What Gvasalia did, however, was to marry his pragmatism with Balenciaga's patrician refinement and create something singular. It had a whiff of Vetements, sure; but also a dose of Balenciaga, in silhouettes tugged from Horst pictures (the concave-stomached couture stance, of models hunched with hands on hips to define a whittled waist, which Gvasalia dubbed the “C-line”) and an excellence of materials and construction. “For me it wasn't so much about clothes,” said Gvasalia. “It was about finding out about Cristobal Balenciaga's method of designing, of making clothes. This method for me was more a reference, rather than certain garments, or known shapes.”

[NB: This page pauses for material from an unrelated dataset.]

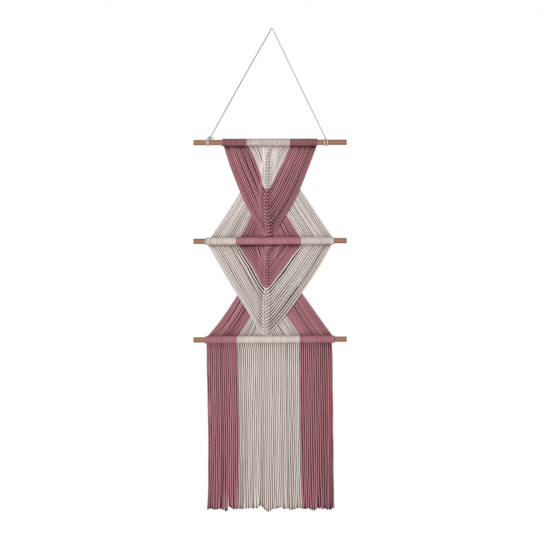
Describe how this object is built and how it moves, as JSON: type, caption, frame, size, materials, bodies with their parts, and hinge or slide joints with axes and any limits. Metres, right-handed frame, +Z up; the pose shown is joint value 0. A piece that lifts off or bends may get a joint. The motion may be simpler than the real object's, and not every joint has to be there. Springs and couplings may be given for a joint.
{
  "type": "macrame wall hanging on dowels",
  "caption": "Macrame wall hanging of pink and cream cotton cords on wooden dowels, with crossed fans of strands, knotted columns, wrapped bars and a long straight fringe, hung by a thin cord.",
  "frame": {"origin": "underside of the hanging cord's bend, where it lies on whatever holds the hanging up", "axes": "+Z up, +X to the right as seen from the front, and the front faces -Y"},
  "size_m": [0.34, 0.0186, 1.0726],
  "materials": {
    "wood": "satin oiled hardwood",
    "cream_cotton": "soft twisted cotton cord",
    "pink_cotton": "soft twisted cotton cord, dyed dusty pink",
    "white_cotton": "thin twisted cotton cord"
  },
  "bodies": {
    "root": {"dowel_top": "wood", "dowel_middle": "wood", "dowel_bottom": "wood", "cream_net": "cream_cotton", "pink_net": "pink_cotton", "fringe_left": "pink_cotton", "fringe_centre": "cream_cotton", "fringe_right": "pink_cotton", "hanging_cord": "white_cotton", "cord_knot_left": "white_cotton", "cord_turns_right": "white_cotton"}
  },
  "joints": []
}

But those were there. This was embedded in Balenciaga. The opening section, of suits with basque hips (some fused into jackets) was sober, surprising. An evening excursion in embroidery was arresting. Flowing silk dresses in Balenciaga's tent shapes were referential – reverential, but nevertheless felt desirable and new. Everything did, in actual fact. I couldn't help but ally it all to Balenciaga himself, sculpting fabric into the sublime. Here, by cross-breeding modern sportswear with the hauteur of couture's great maître, Gvasalia manipulated the commonplace to become extraordinary. The fusion felt like something we'd never seen before.

I'm sure we'll see plenty more of it, though, on catwalks across the world. But remember: Balenciaga did it first.